━━━━━ Data for processing ━━━━━
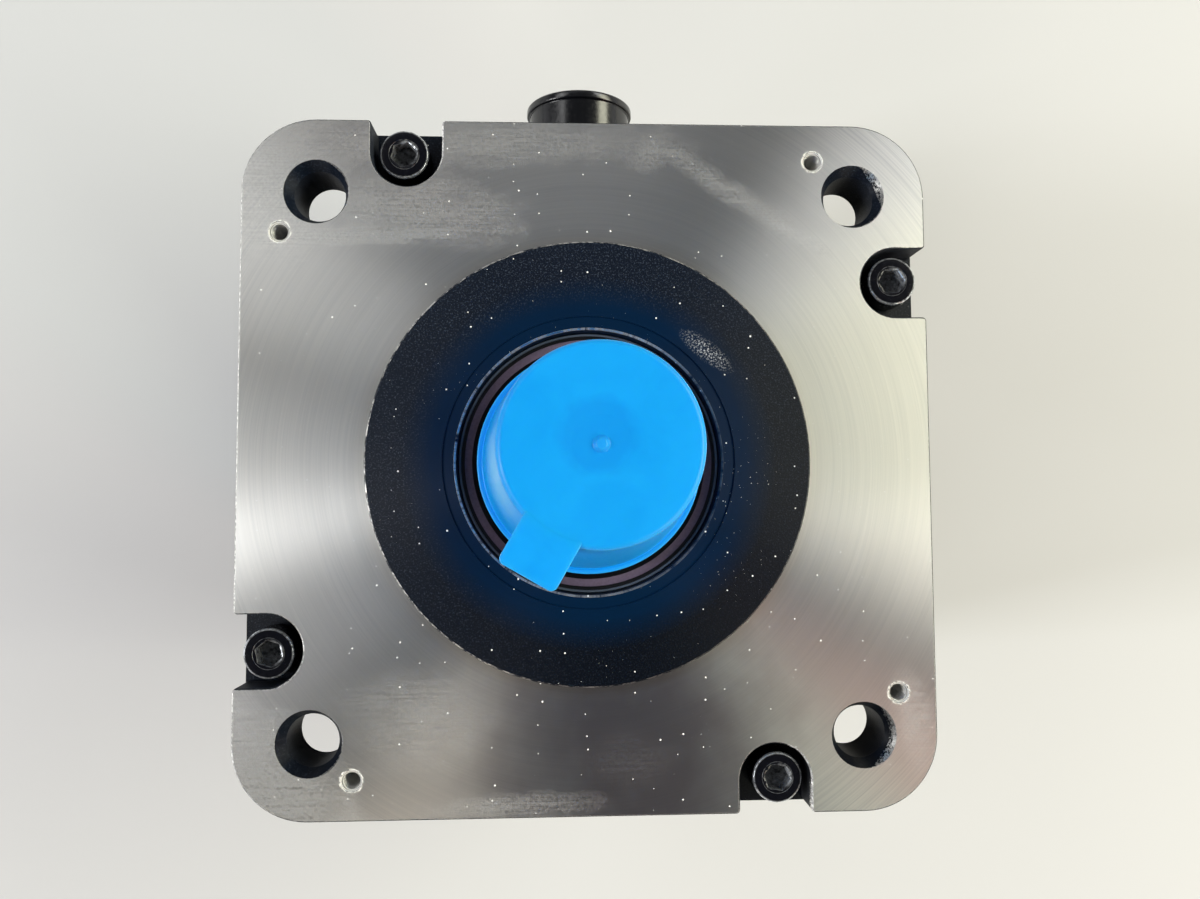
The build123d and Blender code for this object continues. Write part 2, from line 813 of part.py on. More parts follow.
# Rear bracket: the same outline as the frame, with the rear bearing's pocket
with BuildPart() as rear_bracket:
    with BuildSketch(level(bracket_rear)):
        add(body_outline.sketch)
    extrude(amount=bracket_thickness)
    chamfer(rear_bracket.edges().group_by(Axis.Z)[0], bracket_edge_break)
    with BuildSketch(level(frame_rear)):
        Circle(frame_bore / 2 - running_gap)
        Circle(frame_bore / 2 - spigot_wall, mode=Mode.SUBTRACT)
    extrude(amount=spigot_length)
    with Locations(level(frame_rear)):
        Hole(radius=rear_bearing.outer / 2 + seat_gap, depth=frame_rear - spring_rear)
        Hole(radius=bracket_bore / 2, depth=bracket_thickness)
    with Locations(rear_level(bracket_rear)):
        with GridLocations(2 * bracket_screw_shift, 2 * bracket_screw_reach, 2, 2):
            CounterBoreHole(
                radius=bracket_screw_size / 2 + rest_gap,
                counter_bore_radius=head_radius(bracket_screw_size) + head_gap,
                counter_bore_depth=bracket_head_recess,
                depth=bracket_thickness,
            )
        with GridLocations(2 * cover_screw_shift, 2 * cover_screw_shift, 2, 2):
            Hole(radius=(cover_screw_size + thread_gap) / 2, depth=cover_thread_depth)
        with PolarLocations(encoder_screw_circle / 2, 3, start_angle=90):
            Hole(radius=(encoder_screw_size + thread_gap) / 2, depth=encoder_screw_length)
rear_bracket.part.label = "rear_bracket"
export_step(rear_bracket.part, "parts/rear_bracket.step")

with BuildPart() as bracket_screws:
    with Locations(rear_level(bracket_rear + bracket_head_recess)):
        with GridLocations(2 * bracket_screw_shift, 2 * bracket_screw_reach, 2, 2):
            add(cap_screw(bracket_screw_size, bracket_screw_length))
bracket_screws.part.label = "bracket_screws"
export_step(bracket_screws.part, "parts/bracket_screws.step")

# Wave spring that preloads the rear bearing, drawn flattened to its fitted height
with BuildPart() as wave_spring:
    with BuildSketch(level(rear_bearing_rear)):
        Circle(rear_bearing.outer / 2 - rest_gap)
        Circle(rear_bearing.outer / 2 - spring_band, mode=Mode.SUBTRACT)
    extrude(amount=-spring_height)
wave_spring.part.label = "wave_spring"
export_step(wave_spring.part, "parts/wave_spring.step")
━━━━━
━━━━━ Data for processing ━━━━━
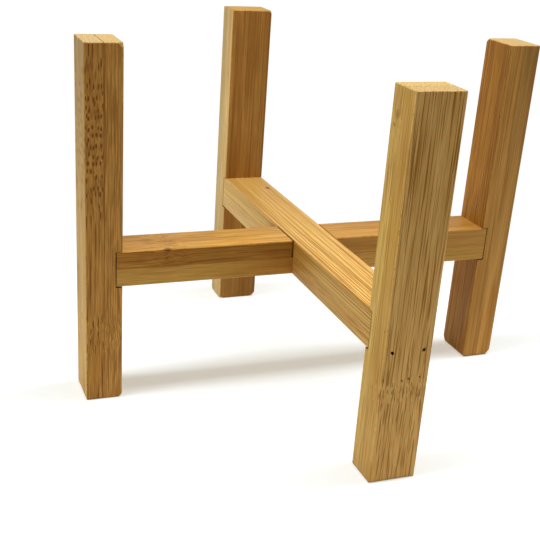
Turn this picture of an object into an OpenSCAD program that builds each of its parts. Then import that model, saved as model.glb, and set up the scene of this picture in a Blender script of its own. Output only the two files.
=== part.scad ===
━━━━━
━━━━━ Data for processing ━━━━━
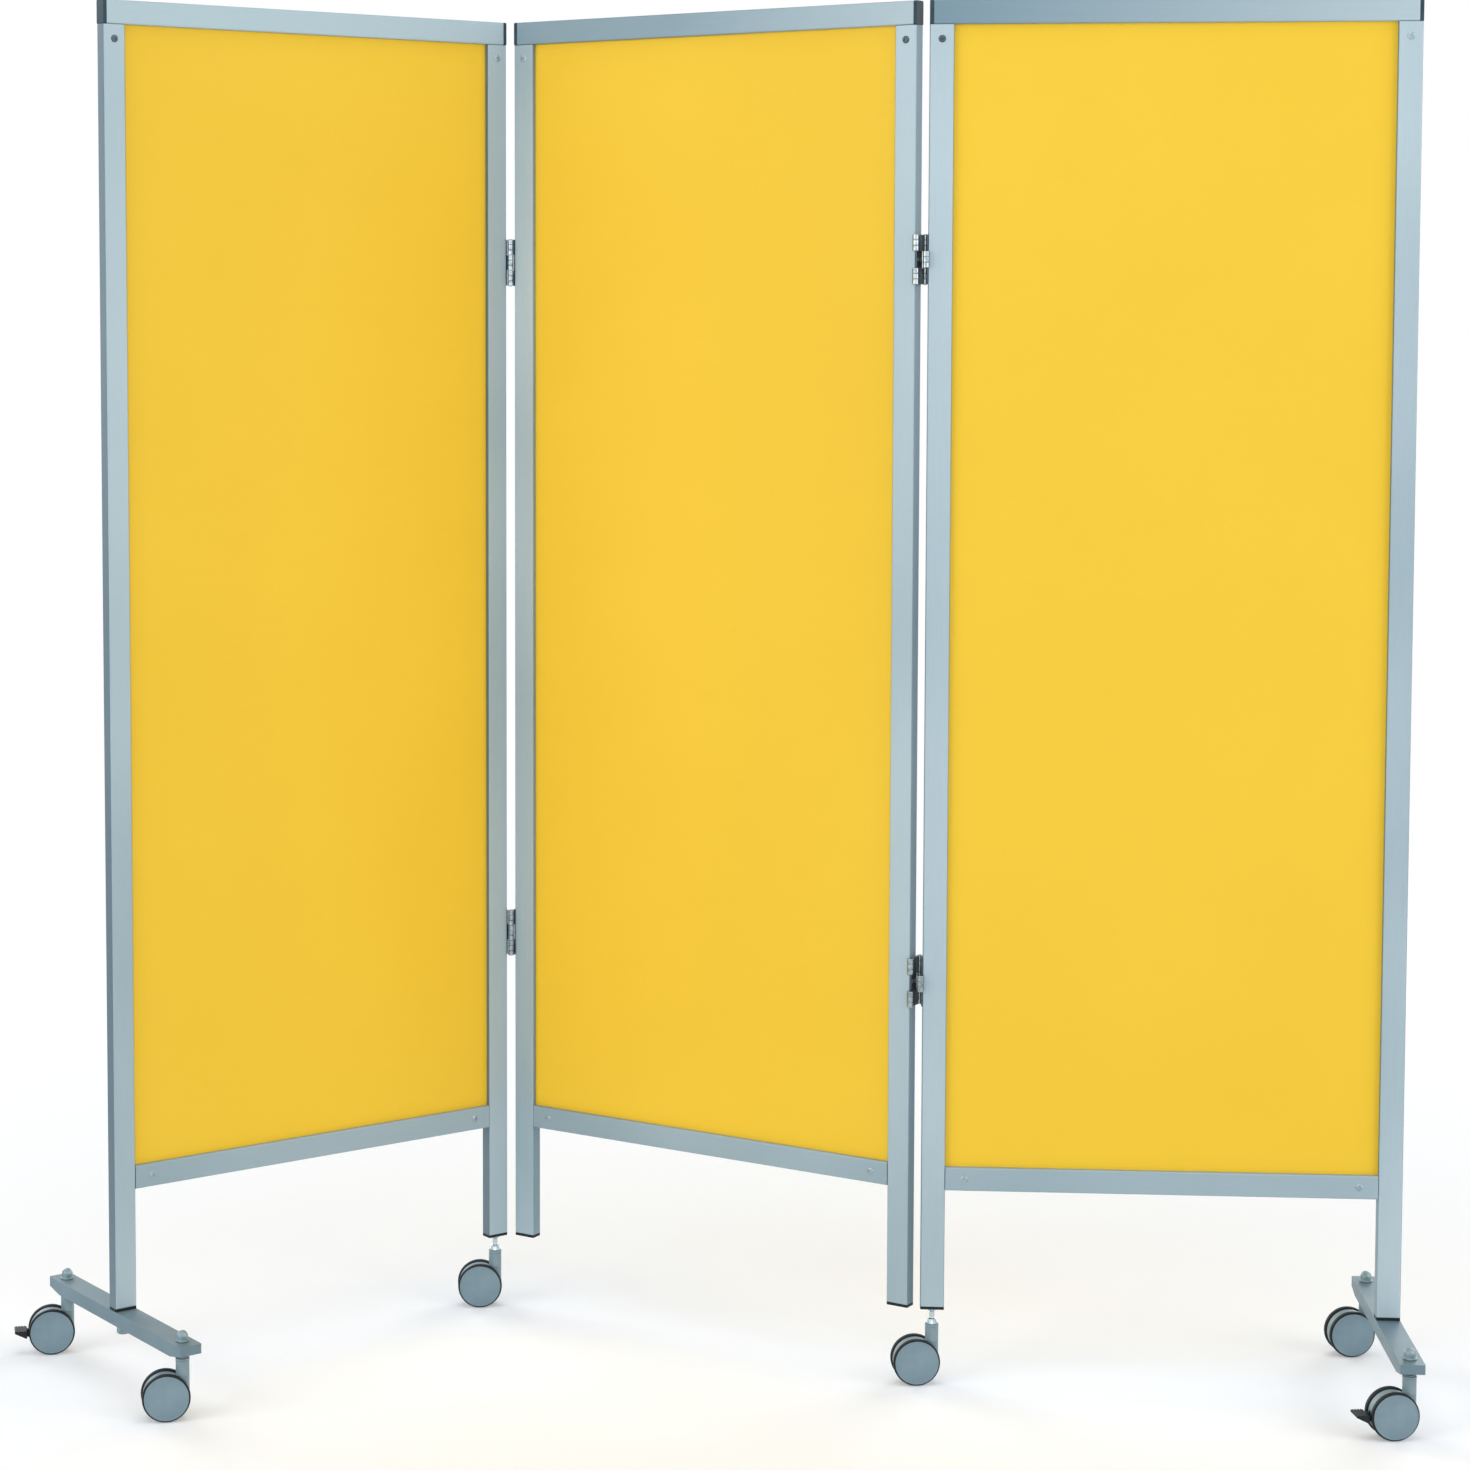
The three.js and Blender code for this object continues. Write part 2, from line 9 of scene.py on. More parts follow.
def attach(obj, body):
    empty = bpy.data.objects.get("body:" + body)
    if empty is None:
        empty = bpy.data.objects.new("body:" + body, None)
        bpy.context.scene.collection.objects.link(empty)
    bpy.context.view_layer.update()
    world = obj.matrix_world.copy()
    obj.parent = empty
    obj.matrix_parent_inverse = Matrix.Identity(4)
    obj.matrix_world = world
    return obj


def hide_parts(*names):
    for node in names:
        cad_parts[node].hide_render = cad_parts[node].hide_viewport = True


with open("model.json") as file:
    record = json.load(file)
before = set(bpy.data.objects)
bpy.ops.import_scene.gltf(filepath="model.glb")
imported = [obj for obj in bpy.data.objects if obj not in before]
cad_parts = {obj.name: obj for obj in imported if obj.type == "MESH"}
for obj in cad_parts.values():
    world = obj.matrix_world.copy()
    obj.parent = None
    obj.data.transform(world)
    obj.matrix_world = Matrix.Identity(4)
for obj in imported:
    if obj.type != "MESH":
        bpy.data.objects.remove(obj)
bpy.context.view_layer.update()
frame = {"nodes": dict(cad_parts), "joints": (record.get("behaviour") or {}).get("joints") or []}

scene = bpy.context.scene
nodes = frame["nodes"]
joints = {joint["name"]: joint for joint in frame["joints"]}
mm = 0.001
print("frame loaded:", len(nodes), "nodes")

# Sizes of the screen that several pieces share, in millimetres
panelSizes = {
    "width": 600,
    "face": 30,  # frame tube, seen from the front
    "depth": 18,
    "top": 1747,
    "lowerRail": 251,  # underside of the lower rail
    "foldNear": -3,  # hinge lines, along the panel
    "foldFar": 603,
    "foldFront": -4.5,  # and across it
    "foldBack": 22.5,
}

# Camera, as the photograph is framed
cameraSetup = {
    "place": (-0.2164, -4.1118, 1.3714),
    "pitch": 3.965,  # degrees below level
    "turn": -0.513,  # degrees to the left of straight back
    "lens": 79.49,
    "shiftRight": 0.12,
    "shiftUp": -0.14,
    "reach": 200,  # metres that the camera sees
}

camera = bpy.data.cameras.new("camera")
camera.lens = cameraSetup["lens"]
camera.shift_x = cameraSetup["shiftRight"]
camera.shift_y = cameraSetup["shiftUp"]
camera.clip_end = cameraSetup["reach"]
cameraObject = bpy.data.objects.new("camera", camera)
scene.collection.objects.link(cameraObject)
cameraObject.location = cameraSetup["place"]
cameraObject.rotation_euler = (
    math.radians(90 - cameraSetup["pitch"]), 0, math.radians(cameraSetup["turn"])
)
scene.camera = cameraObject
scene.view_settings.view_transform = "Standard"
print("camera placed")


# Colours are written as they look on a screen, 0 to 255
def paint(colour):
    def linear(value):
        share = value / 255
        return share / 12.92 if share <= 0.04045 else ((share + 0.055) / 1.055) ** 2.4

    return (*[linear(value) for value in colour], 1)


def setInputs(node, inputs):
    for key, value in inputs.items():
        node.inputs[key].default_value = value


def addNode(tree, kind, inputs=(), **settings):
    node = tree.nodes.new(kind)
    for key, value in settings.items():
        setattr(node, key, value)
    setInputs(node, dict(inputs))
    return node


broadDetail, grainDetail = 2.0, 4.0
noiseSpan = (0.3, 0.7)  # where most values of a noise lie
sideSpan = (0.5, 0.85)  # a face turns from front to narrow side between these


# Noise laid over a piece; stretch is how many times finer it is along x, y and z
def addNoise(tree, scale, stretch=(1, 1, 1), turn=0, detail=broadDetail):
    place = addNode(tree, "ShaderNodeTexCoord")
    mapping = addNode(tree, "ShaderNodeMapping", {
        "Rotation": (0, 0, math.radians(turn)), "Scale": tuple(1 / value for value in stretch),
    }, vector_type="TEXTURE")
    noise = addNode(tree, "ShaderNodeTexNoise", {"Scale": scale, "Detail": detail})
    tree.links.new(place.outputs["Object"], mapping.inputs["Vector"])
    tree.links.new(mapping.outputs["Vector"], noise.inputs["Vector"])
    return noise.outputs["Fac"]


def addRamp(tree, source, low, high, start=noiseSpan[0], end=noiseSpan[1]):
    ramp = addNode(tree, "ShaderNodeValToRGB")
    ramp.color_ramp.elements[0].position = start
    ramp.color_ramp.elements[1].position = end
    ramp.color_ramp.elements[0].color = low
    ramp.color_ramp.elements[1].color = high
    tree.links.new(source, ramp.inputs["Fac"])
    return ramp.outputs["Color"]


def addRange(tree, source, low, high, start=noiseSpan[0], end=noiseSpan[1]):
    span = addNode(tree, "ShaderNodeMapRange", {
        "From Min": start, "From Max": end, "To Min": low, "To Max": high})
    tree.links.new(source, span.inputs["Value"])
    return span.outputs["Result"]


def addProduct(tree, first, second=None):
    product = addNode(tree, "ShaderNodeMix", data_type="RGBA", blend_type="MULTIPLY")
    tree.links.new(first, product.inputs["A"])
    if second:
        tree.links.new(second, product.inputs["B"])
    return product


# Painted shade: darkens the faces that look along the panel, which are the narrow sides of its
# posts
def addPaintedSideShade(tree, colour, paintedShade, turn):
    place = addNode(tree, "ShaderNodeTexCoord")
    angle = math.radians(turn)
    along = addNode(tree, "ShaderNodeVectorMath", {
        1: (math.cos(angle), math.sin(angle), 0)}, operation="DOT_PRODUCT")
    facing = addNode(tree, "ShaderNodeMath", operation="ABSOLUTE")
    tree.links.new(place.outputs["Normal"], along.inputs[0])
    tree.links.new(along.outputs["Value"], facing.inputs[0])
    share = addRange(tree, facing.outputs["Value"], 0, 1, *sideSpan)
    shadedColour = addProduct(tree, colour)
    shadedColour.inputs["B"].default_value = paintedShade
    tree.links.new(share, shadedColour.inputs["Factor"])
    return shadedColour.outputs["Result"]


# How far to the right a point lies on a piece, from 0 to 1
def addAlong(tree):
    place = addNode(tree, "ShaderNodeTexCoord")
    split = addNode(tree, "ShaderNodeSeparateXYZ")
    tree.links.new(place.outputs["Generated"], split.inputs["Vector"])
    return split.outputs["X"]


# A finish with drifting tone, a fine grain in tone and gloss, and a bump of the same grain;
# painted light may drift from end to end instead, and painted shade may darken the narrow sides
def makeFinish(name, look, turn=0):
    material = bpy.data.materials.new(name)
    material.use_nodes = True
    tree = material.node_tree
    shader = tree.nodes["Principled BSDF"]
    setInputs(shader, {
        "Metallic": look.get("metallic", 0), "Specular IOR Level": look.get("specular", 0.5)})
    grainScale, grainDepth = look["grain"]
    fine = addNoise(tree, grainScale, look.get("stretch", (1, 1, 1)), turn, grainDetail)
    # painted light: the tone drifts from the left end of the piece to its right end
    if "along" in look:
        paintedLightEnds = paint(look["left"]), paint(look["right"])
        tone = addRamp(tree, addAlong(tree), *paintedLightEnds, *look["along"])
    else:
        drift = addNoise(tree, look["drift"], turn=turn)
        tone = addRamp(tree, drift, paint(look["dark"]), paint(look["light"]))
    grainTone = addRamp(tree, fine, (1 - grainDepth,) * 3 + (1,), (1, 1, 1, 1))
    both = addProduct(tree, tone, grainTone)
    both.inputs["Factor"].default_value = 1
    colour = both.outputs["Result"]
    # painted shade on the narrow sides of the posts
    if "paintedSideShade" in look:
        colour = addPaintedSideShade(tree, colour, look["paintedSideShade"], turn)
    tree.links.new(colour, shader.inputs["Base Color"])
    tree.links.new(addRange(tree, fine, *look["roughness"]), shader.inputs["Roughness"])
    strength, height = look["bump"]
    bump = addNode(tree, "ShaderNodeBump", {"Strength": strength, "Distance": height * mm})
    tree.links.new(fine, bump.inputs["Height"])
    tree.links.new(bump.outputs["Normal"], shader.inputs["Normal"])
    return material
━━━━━
Scan the records above for the string "imported", then select every line that holds it.

imported = [obj for obj in bpy.data.objects if obj not in before]
cad_parts = {obj.name: obj for obj in imported if obj.type == "MESH"}
for obj in imported:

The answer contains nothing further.